Sadly, no magical ways to fearlessness, but if I find any I'll let you know. In any case, welcome to EC!

Since it sounds like your family - and specifically your parents - are your prime concern here, some thoughts about that.

First, it sounds from your post like your mom is more accepting and is even suspecting it of you on her own. This sounds like a good thing, and it may even make the process of eventually coming out to your father easier on you. Much like you've been doing so far, I found that when I came out it was easier to start with the people I knew would be ok with it and progress from there - I don't think I ever came out to more than one person at once, even in the case of my parents.

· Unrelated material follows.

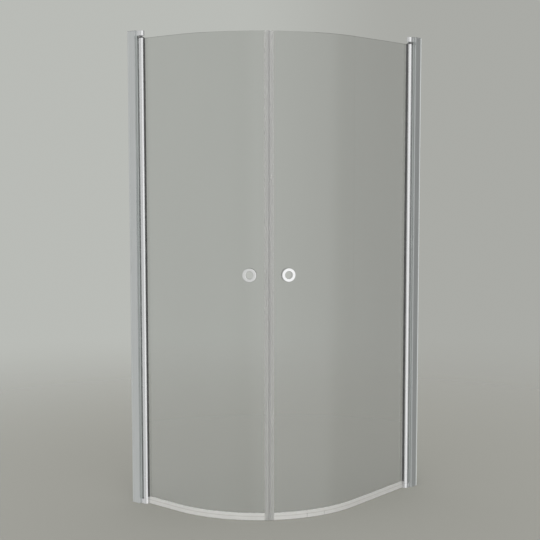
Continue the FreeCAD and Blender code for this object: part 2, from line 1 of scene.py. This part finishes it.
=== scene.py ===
"""Looks of the offset quadrant shower enclosure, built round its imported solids.

Everything is in metres, in the solids' own frame: the origin is on the floor in the middle of the
bounding box, the left wall is at low X, the right wall at high Y, and Z is up.
"""
import json
import math

import bpy
from mathutils import Matrix, Vector

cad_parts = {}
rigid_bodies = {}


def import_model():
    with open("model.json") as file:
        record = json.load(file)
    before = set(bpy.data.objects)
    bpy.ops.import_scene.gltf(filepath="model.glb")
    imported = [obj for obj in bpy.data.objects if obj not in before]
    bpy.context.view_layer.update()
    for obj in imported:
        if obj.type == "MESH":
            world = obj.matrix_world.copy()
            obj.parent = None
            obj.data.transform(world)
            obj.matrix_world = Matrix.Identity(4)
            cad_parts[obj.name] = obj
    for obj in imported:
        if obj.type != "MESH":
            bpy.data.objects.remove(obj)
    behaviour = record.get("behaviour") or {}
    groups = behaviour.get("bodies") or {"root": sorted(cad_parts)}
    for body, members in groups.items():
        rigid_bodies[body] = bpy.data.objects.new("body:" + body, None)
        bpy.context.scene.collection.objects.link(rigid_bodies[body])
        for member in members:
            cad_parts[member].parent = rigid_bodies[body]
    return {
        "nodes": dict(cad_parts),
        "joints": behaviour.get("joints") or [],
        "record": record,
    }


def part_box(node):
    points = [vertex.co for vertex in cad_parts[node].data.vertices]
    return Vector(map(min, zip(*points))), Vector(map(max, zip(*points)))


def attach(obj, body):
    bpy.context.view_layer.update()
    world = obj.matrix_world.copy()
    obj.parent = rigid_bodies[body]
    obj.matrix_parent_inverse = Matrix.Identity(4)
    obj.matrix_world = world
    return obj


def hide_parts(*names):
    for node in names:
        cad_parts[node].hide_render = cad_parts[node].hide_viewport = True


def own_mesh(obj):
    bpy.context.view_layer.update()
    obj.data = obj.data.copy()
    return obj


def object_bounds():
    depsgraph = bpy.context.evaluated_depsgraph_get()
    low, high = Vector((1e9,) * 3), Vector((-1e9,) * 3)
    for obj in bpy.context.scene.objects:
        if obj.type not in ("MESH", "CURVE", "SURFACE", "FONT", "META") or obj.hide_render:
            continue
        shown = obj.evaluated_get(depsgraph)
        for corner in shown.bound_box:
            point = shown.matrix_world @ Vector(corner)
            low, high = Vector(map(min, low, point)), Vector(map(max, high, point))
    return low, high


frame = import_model()
cad_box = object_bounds()

MM = 0.001

# Camera, fitted to the photograph
CAMERA_PLACE = Vector((3.0854, -3.6940, 1.4221))
CAMERA_YAW = math.radians(40.2976)      # from +Y towards -X
CAMERA_PITCH = math.radians(5.1067)     # down
CAMERA_ROLL = math.radians(-0.0506)
CAMERA_LENS = 74.079                    # mm, on a sensor of this width in mm
CAMERA_SENSOR = 36.0
CAMERA_NEAR = 0.05
CAMERA_FAR = 100.0

# Background and floor
BACKGROUND_IN_GLOSS = (0.455, 0.462, 0.440)
BACKGROUND_LEFT = (0.488, 0.500, 0.472)
# painted shade: the background turns darker on the right of the view
BACKGROUND_RIGHT = (0.400, 0.405, 0.380)
BACKGROUND_TURN = (-0.03, 0.12)         # sine of the angle past the view's middle, where it changes
FLOOR_COLOUR = (0.346, 0.344, 0.313)
FLOOR_RADIUS = 8.0
FLOOR_CORNERS = 128
FLOOR_FADE = (0.8, 5.0)                 # radii between which it fades into the background
FLOOR_LIFT_IN_GLASS = 0.45              # how far glass shows the background instead of the floor
AMBIENT_COLOUR = (1.0, 1.0, 1.0)
AMBIENT_STRENGTH = 0.62

# Soft panels that only show in gloss: azimuth from +X towards +Y, elevation, the angles from its
# middle at which the panel is full and gone, and its brightness
PANELS = (
    (-115.0, 5.0, 25.0, 60.0, 0.68),
    (68.0, 5.0, 20.0, 42.0, 0.33),
    (-16.0, 4.0, 30.0, 52.0, 1.05),
)

# Lamps: azimuth and elevation as for the panels, angle across and strength
LAMPS = {
    "key_lamp": (-75.0, 48.0, 70.0, 1.30),
    "fill_lamp": (5.0, 40.0, 90.0, 0.50),
}

# Wall profile: the low bead along its wall edge looks rounder than its solid
BEAD_DEPTH = 6.5 * MM
BEAD_LEAN = (0.2, 0.8)                  # lean of its normals at the wall and at its far side
INTO_ROOM_LEFT = (1.0, 0.0, 0.0)        # away from the wall that carries each profile
INTO_ROOM_RIGHT = (0.0, -1.0, 0.0)
LEFT_WALL = cad_box[0][0]               # each wall's place along its direction
RIGHT_WALL = -cad_box[1][1]

# Bottom seal: painted shade in the line between its clip and its lips
SEAL_LINE_BELOW_TOP = 12.6 * MM
NOTCH_SHADE_TONE = (0.80, 0.795, 0.785)
NOTCH_SHADE_REACH = 2.2 * MM
NOTCH_SHADE_FULL = 0.3                         # share of that reach in which the painted shade is full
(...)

Second, while I'm sure your dad's comments are hurtful, is there anything you can say, with certainty, is part of his attitude towards lbgt people? It can be notoriously hard to predict people's reactions when they say these kinds of things, because often they say them without thinking about it, because "everybody says them" or "everybody thinks them," and they've never really been forced to reflect on what, exactly, they think about gay people. So not to pry, but what exactly does your dad say about gay people, if you're willing to share? And how does this relate to what he's usually surrounded by?

I wouldn't worry too much about your parents censoring your friends. If that happens, then A) it's part of a larger and more important underlying problem, and B) you can easily just tell your parents that such-and-such a friend isn't gay. I would think that any misunderstandings about this could be cleared up pretty easily.

Finally, sorry to hear about your falling out with your friend, it can be really nice to have someone to go through the process with. But onward and upward nevertheless, I'm sure you'll be okay.